We have just had the Ecocity 2017 world summit or conference in my city. Al Gore came to speak about his work and he received an honorary doctorate from my university. I didn’t attend the conference but the spin round it prompted me to think a bit about what an Ecocity might be. It made me think how architects and urbanists should respond or think about the Ecocity concept.
Since 1990 the ECOCITY World brand has claimed to address “the way humanity builds its home — its cities, towns and villages.” Interestingly, the Ecocity brand is promoted as a series as if it was some kind of global franchise:
“The series focuses on key actions cities and citizens can take to rebuild our human habitat in balance with living systems, and, in the process, slow down and even reverse global heating, biodiversity collapse, loss of wilderness habitat, agricultural lands and open space, and social and environmental injustices.”
I worry that the Ecocity brand nexus of neoliberal policies, big property linked to the markets, and what I would call the “smart” and “sustainable” city industry is only leading us down the Business As Usual path to climate catastrophe. For some of your reading this, in mentioning the C word (catastrophe), I am going to sound uncool and alarmist. But maybe that is the reality and maybe since Nicolas Stern’s The Economics of Climate Change: The Stern Review neoliberal and oh-so-nice, left of centre policy makers, have really been compromised.

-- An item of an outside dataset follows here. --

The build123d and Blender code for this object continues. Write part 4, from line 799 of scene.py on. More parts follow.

It’s always great to talk about cities as ecosystems or as places full of so-called smart sustainable infrastructure. There is a lot of that talk in my architecture school about this. But, is this enough? Do we really need cities; and in the Anthropocene, is it wise to conceive of cities as ecosystems. Doesn’t this conceptual act place our own species with a role at the center of the natural world. Are we really at the center?
A recent book by Derek Jensen the radical environmentalist also raises the above questions. He argues that sustainability is now a devalued term. He writes about what he calls the conservation-industrial complex:
“big green organizations, huge “environmental” foundations, neo-environmentalists, some academics–which has co-opted too much of the movement into “sustainability,” with that word being devalued to mean “keeping this culture going as long as possible.” Instead of fighting to protect our one and only home, they are trying to “sustain” the very culture that is killing the planet. And they are often quite explicit about their priorities.”

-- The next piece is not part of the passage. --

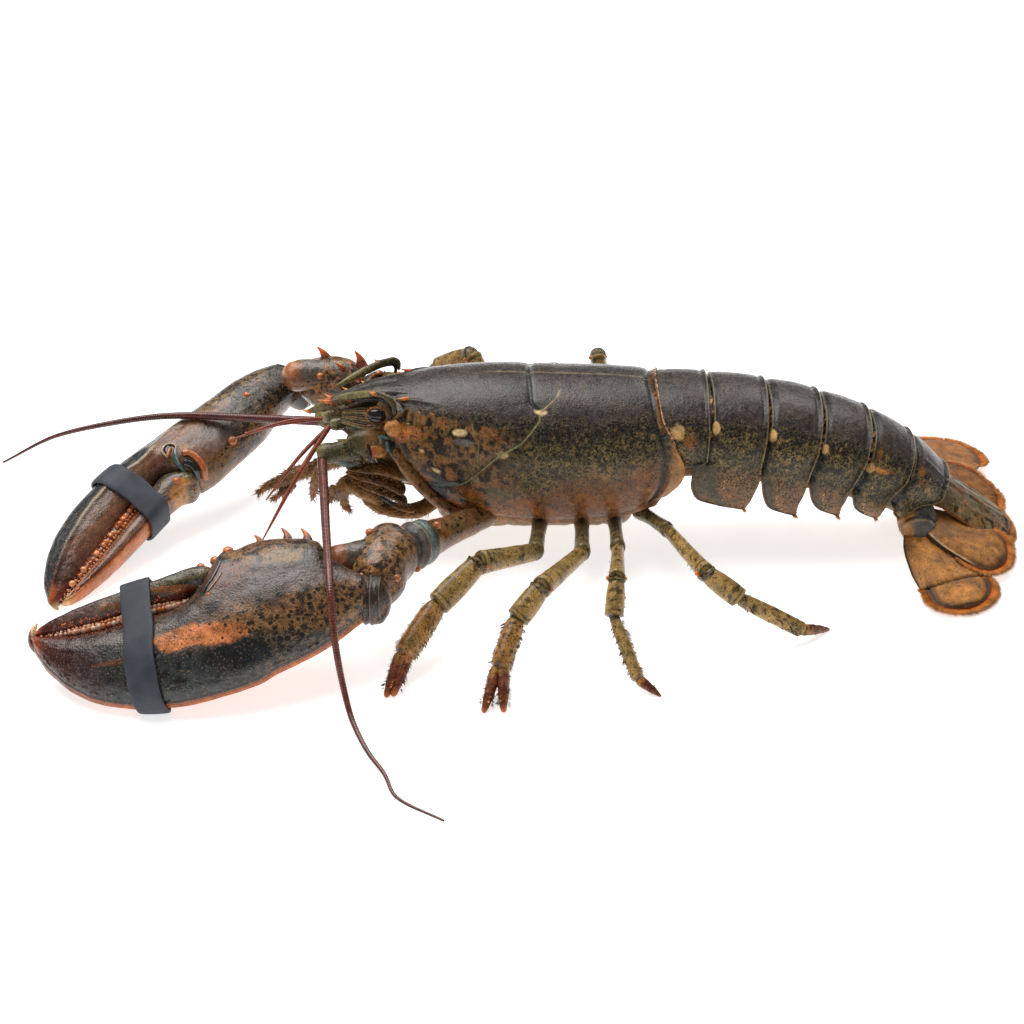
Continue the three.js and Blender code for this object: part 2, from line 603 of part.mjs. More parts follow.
function makeClaw(claw) {
  const frame = clawFrame(claw);
  const palm = clawBody(claw, { lower: claw.outer, upper: claw.palm, from: claw.outer[0][0], to: claw.length, thickShare: 1, steps: 20, sides: 14, caps: [0.03, 0.05], skew: claw.skew });
  const spines = claw.spines.map(([x, y]) => spine([x, y - 1.5, 0], [0.4, 1, 0], 5, 1.7));
  return join([palm, ...spines].map((g) => placed(g, frame)));
}

// The hinged finger lies along the palm's inner edge.
function makeFinger(claw) {
  const frame = clawFrame(claw);
  const start = claw.finger[0][0];
  const end = claw.finger[claw.finger.length - 1][0];
  const gape = claw.palm.filter(([x]) => x > start + 10).map(([x, y]) => [x, y + 0.5]);
  const lower = [[start, claw.finger[0][1] - 15], [start + 7, gape[0][1] + 3], ...gape];
  const body = clawBody(claw, { lower, upper: claw.finger, from: start, to: end, thickShare: 0.82, steps: 10, sides: 10, caps: [0.1, 0.06], skew: 0 });
  return solid(placed(body, frame));
}

function makeRubberBand(claw) {
  const low = profile(claw.outer)(claw.band);
  const high = profile(claw.finger)(claw.band);
  const thick = profile(claw.thick)(claw.band) * 1.16 + rubberBand.slack;
  const middle = (low + high) / 2;
  const half = (high - low) / 2 + rubberBand.slack;
  const turns = 24;
  const rings = [];
  for (let j = 0; j < turns; j += 1) {
    const angle = (2 * Math.PI * j) / turns;
    const c = Math.cos(angle);
    const s = Math.sin(angle);
    const corner = (x, out) => {
      const y = middle + (half + out) * Math.sign(c) * Math.abs(c) ** 0.8;
      const z = (thick + out) * Math.sign(s) * Math.abs(s) ** 0.8 * (s < 0 ? claw.underShare : 1);
      return new THREE.Vector3(claw.band + x + claw.lean * (y - middle), y, z);
    };
    const w = rubberBand.width / 2;
    rings.push([corner(-w, 0), corner(-w, rubberBand.thick), corner(w, rubberBand.thick), corner(w, 0)]);
  }
  const positions = rings.flat().flatMap((p) => [p.x, p.y, p.z]);
  const faces = [];
  for (let j = 0; j < turns; j += 1) {
    for (let k = 0; k < 4; k += 1) {
      const a = j * 4;
      const b = ((j + 1) % turns) * 4;
      const m = (k + 1) % 4;
      faces.push(a + k, a + m, b + m, a + k, b + m, b + k);
    }
  }
  return solid(placed(faceOut(positions, faces), clawFrame(claw)));
}

function makeArm(side) {
  return solid(limb(side.shoulder, side.elbow, [side.armRadius[0], (side.armRadius[0] + side.armRadius[1]) / 2, side.armRadius[1]], { flat: 0.8, steps: 6, sides: 9, side: [0, 0, 1] }));
}

function makeWrist(side) {
  const knob = limb(side.elbow, side.wristTo, side.wristRadius, { flat: 0.95, steps: 7, sides: 10 });
  const lobe = limb(side.lobe[0], side.lobe[1], [side.lobeRadius, side.lobeRadius, side.lobeRadius * 0.9], { flat: 0.85, steps: 5, sides: 8 });
  return join([knob, lobe]);
}

// Walking legs

const legDetail = { steps: 4, sides: 6 };

function makeLegUpper({ joints, radii }) {
  return join([
    limb(joints[0], joints[1], [radii[0], radii[0] * 0.85, radii[0]], legDetail),
    limb(joints[1], joints[2], [radii[1] * 0.95, radii[1], radii[2] * 0.92], legDetail),
  ]);
}

// The shin, the long piece below it, and a toe, or a pincer with its two fingers shut or open.
function makeLegLower({ joints, radii, pincer }) {
  const [, , knee, ankle, toe, tip] = joints;
  const end = radii[4];
  const pieces = [
    limb(knee, ankle, [radii[2] * 0.9, radii[2], radii[2] * 0.98], legDetail),
    limb(ankle, toe, [radii[3] * 0.85, radii[3], radii[3] * 0.92], legDetail),
  ];
  if (pincer === "open") {
    const apart = point(tip).sub(point(toe)).cross(point([0, 0, 1])).normalize();
    [-1, 1].forEach((way) => {
      const root = point(toe).addScaledVector(apart, way * 0.9);
      const claw = point(tip).addScaledVector(apart, way * 2.4);
      pieces.push(limb(root.toArray(), claw.toArray(), [end * 0.8, end * 0.75, end * 0.3], legDetail));
    });
  } else {
    const toeRadii = pincer ? [end * 1.2, end * 1.15, end * 0.4] : [end, end * 0.8, end * 0.3];
    pieces.push(limb(toe, tip, toeRadii, { ...legDetail, flat: pincer ? 0.7 : 0.85 }));
  }
  return join(pieces);
}

// The whole lobster

const finishes = {
  shell: { color: 0x2b2724, roughness: 0.35, metalness: 0 },
  underside: { color: 0x8a6a48, roughness: 0.5, metalness: 0 },
  head: { color: 0x6a5a38, roughness: 0.45, metalness: 0 },
  eye: { color: 0x0a0a0a, roughness: 0.12, metalness: 0 },
  fan: { color: 0xa8682e, roughness: 0.45, metalness: 0 },
  claw: { color: 0x3a2a22, roughness: 0.35, metalness: 0 },
  leg: { color: 0x6b5a34, roughness: 0.45, metalness: 0 },
  whip: { color: 0x4a1f1a, roughness: 0.45, metalness: 0 },
  rubber: { color: 0x3b4049, roughness: 0.6, metalness: 0 },
};

const lobster = new THREE.Group();

// Adds a named part, cut level with the floor where it would dip below, and hands its solid back.
function addPart(name, whole, finish) {
  const above = whole.trimByPlane([0, 0, 1], 0).simplify(smallest);
  const body = above.decompose().sort((a, b) => b.volume() - a.volume())[0];
  const mesh = new THREE.Mesh(geometryOf(body), new THREE.MeshStandardMaterial(finishes[finish]));
  mesh.name = name;
  lobster.add(mesh);
  return body;
}

const thoraxBody = addPart("thorax", makeThorax(), "underside");
const carapaceBody = addPart("carapace", clearOf(makeCarapace(), thoraxBody), "shell");
const headBody = addPart("head", clearOf(makeHead(), carapaceBody, thoraxBody), "head");

let inFront = carapaceBody;
abdomen.axis.slice(1).forEach((_, k) => {
  const cutters = k === 0 ? [inFront, thoraxBody] : [inFront];
  inFront = addPart(`abdomen_${k + 1}`, clearOf(makePlate(k), ...cutters), "shell");
});
const telsonBody = addPart("telson", clearOf(makeTelson(), inFront), "shell");

["left", "right"].forEach((word) => {
  const hand = word === "left" ? left : right;
  const eyeBody = addPart(`eye_${word}`, clearOf(makeEye(hand), carapaceBody, headBody), "eye");
  const stemBody = addPart(`antenna_base_${word}`, clearOf(makeAntennaStem(hand), carapaceBody, headBody, eyeBody), "head");
  const feelerBody = addPart(`antennules_${word}`, clearOf(makeFeelers(hand), headBody, carapaceBody, stemBody), "whip");
  const mouthBody = addPart(`maxilliped_${word}`, clearOf(makeMouthLimb(hand), carapaceBody, thoraxBody, headBody, stemBody), "head");

  const fan = fanLeaves[word];
  const fanBase = addPart(`uropod_base_${word}`, clearOf(solid(limb(fan.base.from, fan.base.to, [fan.base.radius, fan.base.radius, fan.base.radius * 0.9])), inFront, telsonBody), "shell");
  const innerLeaf = addPart(`uropod_inner_${word}`, clearOf(makeFanLeaf(fan.inner), inFront, telsonBody, fanBase), "fan");
  addPart(`uropod_outer_${word}`, clearOf(makeFanLeaf(fan.outer), inFront, fanBase, innerLeaf), "fan");

  const claw = word === "left" ? crusher : cutter;
  const arm = arms[word];
  const armBody = addPart(`claw_arm_${word}`, clearOf(makeArm(arm), carapaceBody, thoraxBody, headBody, mouthBody), "claw");
  const wristBody = addPart(`claw_wrist_${word}`, clearOf(makeWrist(arm), armBody, carapaceBody), "claw");
  const palmBody = addPart(`claw_palm_${word}`, clearOf(makeClaw(claw), wristBody, armBody), "claw");
  const fingerBody = addPart(`claw_finger_${word}`, clearOf(makeFinger(claw), palmBody), "claw");
  const bandBody = addPart(`band_${word}`, clearOf(makeRubberBand(claw), palmBody, fingerBody), "rubber");
  addPart(`antenna_${word}`, clearOf(makeWhip(hand), stemBody, palmBody, fingerBody, wristBody, bandBody, feelerBody), "whip");

  legs[word].forEach((leg, i) => {
    const upper = addPart(`leg_${word}_${i + 1}_upper`, clearOf(makeLegUpper(leg), carapaceBody, thoraxBody, armBody), "leg");
    addPart(`leg_${word}_${i + 1}_lower`, clearOf(makeLegLower(leg), upper), "leg");
  });
});

const box = new THREE.Box3().setFromObject(lobster);
const middle = box.getCenter(new THREE.Vector3());
lobster.position.set(-middle.x, -middle.y, -box.min.z);

export default lobster;
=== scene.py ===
import bpy
import numpy as np
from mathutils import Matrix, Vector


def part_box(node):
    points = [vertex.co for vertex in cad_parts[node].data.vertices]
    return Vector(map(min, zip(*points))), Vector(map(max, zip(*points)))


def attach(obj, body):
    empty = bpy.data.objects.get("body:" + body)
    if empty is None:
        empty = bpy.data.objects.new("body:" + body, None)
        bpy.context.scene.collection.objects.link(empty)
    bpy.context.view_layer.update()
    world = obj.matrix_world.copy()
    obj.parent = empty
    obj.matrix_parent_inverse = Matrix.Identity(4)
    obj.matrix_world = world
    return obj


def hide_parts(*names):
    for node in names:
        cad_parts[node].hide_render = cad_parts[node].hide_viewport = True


# A raw lobster with banded claws. Shapes are worked out in millimetres about the point on the
# floor under the middle of the carapace: x towards the tail, y away from the camera, z up.
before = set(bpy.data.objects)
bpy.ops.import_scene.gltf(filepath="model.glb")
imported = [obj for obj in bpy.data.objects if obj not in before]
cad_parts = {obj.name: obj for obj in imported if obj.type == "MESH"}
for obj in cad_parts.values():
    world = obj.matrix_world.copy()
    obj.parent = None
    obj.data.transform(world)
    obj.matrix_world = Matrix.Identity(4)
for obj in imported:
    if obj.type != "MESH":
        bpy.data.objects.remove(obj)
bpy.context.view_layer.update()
lowCorner, highCorner = (np.array(corner) * 1000 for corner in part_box("thorax"))
shift = np.array([(lowCorner[0] + highCorner[0]) / 2 - 8.5, (lowCorner[1] + highCorner[1]) / 2, 0])
near, far = -1, 1  # the lobster's left side, at -y, and its right side
draw = np.random.default_rng(11)
print("frame loaded, shift in mm:", shift.round(2))


# Shared sums on arrays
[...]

Jensen, argues for, and imagines, an end to “technologized, industrialized civilization and a return to agrarian communal life.” Of course to the well-heeled policy urbanists this is a seemingly extreme view. But nonetheless, it is a view, that at this point in time, I am drawn drawn to. It reminds me a bit of the urban efforts and gestures of the architects Leon and Rob Krier to return us to a pre-industrial urbanism. So what exactly would be wrong with such a return?
Another author of interest to me in this debate is late Australian philosopher Val Plumwood. Plumwood questions what she denoted as hyperseperation. Hyperseparation gives rise to the dominant structures that drive binaries such as, nature-culture, matter-mind and savage-civilised. In the context of the Ecocities debate we run the risk of simply arrogating all mind to our own species and seeing everything else as mindless matter. Matter, as exemplified by the cities formed in our own image. These Ecotopias, Ecopositive cities and Ecocities are now crowding out our social media feeds, and these imagined cities are too often image-cities emptied of, and destructive of, real ecologies.
A real debate around cities needs to merge that examines how cities might be dismantled and decolonized and how we might see them less as machines of innovation and capital. At the conference the academic program looked like more of the same old pap: Densification, greening the cities or “Bringing Nature Back In”, resilience, healthy cities, new forms of co-operation and sustainable food production. Certainly there was some good stuff in the conference around the First Nations and those other real cities, the organic informal cities full of inequalities.
But, in the face of climate change and the loss of actual and real ecosystems, habitats and species, outside of our existing cities there is only so much of this pap I can take. A few papers held glimmer of hope about new research agendas and questioning of this prevailing, and increasingly branded paradigm. I guess the image that headlined the conference (ably devised by Simon Cookes) of chucking plants onto concrete buildings and rooftops kind of says it all for me.
As architects and urbanists we need to explore the dynamics and effectiveness of architecture in relation to the real and deeper ecologies than just greening up the cities in Photoshop. This also means having a debate around how we might dismantle the cities and explore new forms of settlement. We need to dismantle the greenwash.